Print every entry exactly as written.

- **DATA FOR THE TASK**:
□ □ □ □ □ □ □
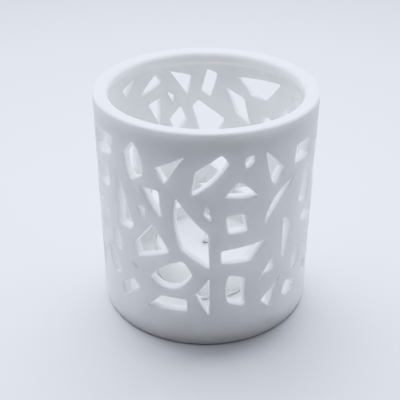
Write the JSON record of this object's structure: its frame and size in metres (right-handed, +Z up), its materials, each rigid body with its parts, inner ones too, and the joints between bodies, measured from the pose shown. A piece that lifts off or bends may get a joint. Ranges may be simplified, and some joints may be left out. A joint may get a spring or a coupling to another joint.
{
  "type": "tealight holder",
  "caption": "Straight-sided openwork porcelain cup with a rounded thickened rim, pierced all round with angular cut-outs, holding a clear-cup tealight that lifts out.",
  "frame": {"origin": "centre of the foot, at the level the cup stands on", "axes": "+Z up along the cup's axis; -Y is the front, the side with the tall leaf-shaped cut-out"},
  "size_m": [0.0754, 0.0754, 0.08],
  "materials": {
    "porcelain": "matt unglazed bisque",
    "clear_cup": "clear moulded plastic",
    "wax": "cast paraffin wax",
    "tinned_steel": "tinned sheet",
    "cotton": "braided wick, unburnt"
  },
  "bodies": {
    "holder": {"holder": "porcelain"},
    "tealight": {"tealight_cup": "clear_cup", "tealight_wax": "wax", "wick_sustainer": "tinned_steel", "wick": "cotton"}
  },
  "joints": [
    {"name": "tealight_lift", "type": "slide", "parent": "holder", "child": "tealight", "axis": [0, 0, 1], "range_m": [0, 0.09]}
  ]
}
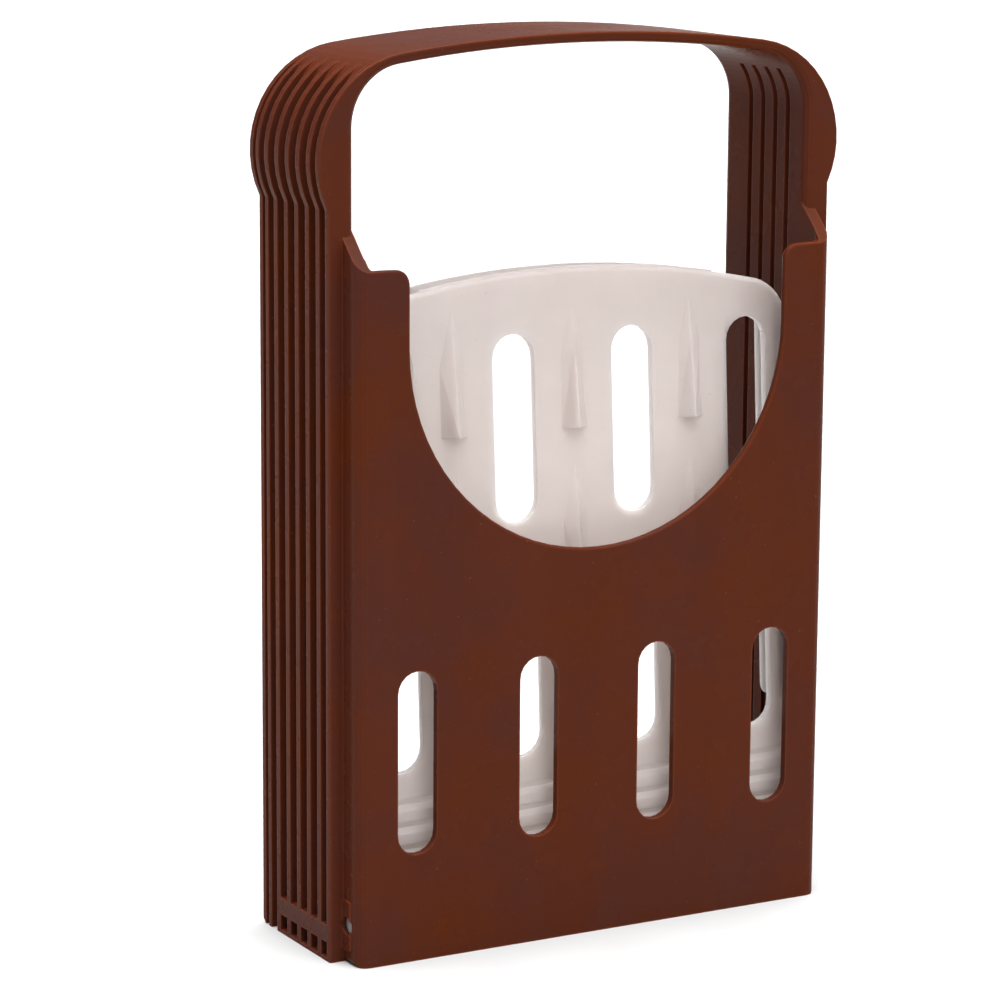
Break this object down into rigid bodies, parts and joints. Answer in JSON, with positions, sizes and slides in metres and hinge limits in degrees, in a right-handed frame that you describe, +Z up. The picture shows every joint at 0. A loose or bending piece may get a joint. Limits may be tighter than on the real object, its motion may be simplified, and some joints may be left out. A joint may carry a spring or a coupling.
{
  "type": "bread slicer guide",
  "caption": "Folding loaf-slicing guide: an arched frame with knife slots in its finned sides and a hinged loaf tray that folds up behind its front cover.",
  "frame": {"origin": "middle of the base, on the surface that the guide stands on", "axes": "+Z up; the cover faces -Y and the tray unfolds towards +Y; +X along the hinge"},
  "size_m": [0.1596, 0.0502, 0.245],
  "materials": {
    "brown_plastic": "satin",
    "ivory_plastic": "satin"
  },
  "bodies": {
    "frame": {"frame": "brown_plastic"},
    "tray": {"tray": "ivory_plastic"}
  },
  "joints": [
    {"name": "tray_hinge", "type": "hinge", "parent": "frame", "child": "tray", "pos_m": [0, -0.01868, 0.0106], "axis": [-1, 0, 0], "range_deg": [-3.8, 86.2]}
  ]
}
□ □ □ □ □ □ □
- **OUTPUT OF THE TASK**:
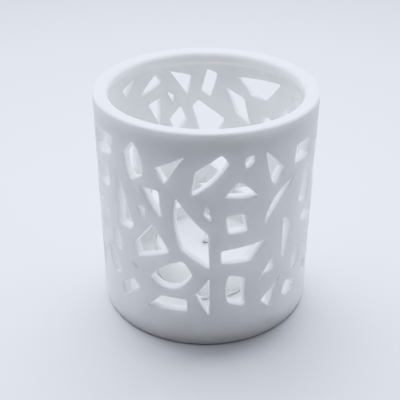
Write the JSON record of this object's structure: its frame and size in metres (right-handed, +Z up), its materials, each rigid body with its parts, inner ones too, and the joints between bodies, measured from the pose shown. A piece that lifts off or bends may get a joint. Ranges may be simplified, and some joints may be left out. A joint may get a spring or a coupling to another joint.
{
  "type": "tealight holder",
  "caption": "Straight-sided openwork porcelain cup with a rounded thickened rim, pierced all round with angular cut-outs, holding a clear-cup tealight that lifts out.",
  "frame": {"origin": "centre of the foot, at the level the cup stands on", "axes": "+Z up along the cup's axis; -Y is the front, the side with the tall leaf-shaped cut-out"},
  "size_m": [0.0754, 0.0754, 0.08],
  "materials": {
    "porcelain": "matt unglazed bisque",
    "clear_cup": "clear moulded plastic",
    "wax": "cast paraffin wax",
    "tinned_steel": "tinned sheet",
    "cotton": "braided wick, unburnt"
  },
  "bodies": {
    "holder": {"holder": "porcelain"},
    "tealight": {"tealight_cup": "clear_cup", "tealight_wax": "wax", "wick_sustainer": "tinned_steel", "wick": "cotton"}
  },
  "joints": [
    {"name": "tealight_lift", "type": "slide", "parent": "holder", "child": "tealight", "axis": [0, 0, 1], "range_m": [0, 0.09]}
  ]
}
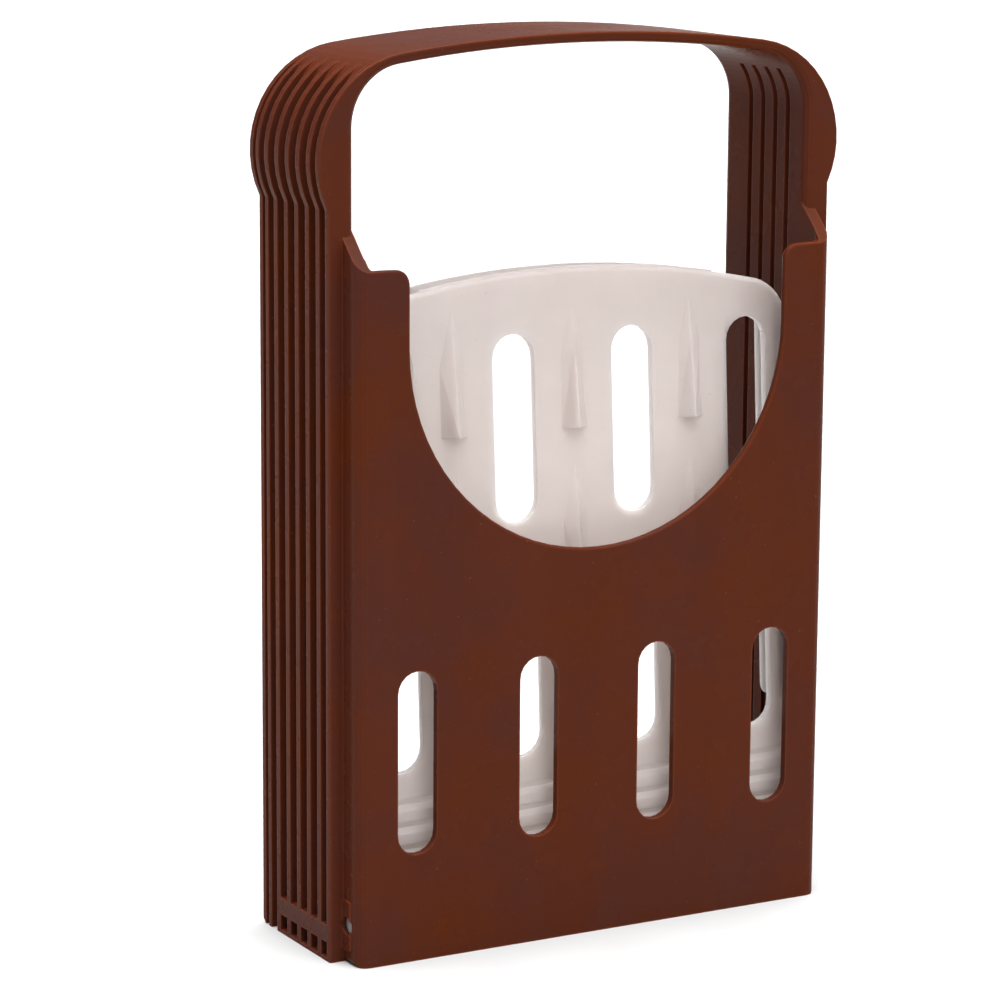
Break this object down into rigid bodies, parts and joints. Answer in JSON, with positions, sizes and slides in metres and hinge limits in degrees, in a right-handed frame that you describe, +Z up. The picture shows every joint at 0. A loose or bending piece may get a joint. Limits may be tighter than on the real object, its motion may be simplified, and some joints may be left out. A joint may carry a spring or a coupling.
{
  "type": "bread slicer guide",
  "caption": "Folding loaf-slicing guide: an arched frame with knife slots in its finned sides and a hinged loaf tray that folds up behind its front cover.",
  "frame": {"origin": "middle of the base, on the surface that the guide stands on", "axes": "+Z up; the cover faces -Y and the tray unfolds towards +Y; +X along the hinge"},
  "size_m": [0.1596, 0.0502, 0.245],
  "materials": {
    "brown_plastic": "satin",
    "ivory_plastic": "satin"
  },
  "bodies": {
    "frame": {"frame": "brown_plastic"},
    "tray": {"tray": "ivory_plastic"}
  },
  "joints": [
    {"name": "tray_hinge", "type": "hinge", "parent": "frame", "child": "tray", "pos_m": [0, -0.01868, 0.0106], "axis": [-1, 0, 0], "range_deg": [-3.8, 86.2]}
  ]
}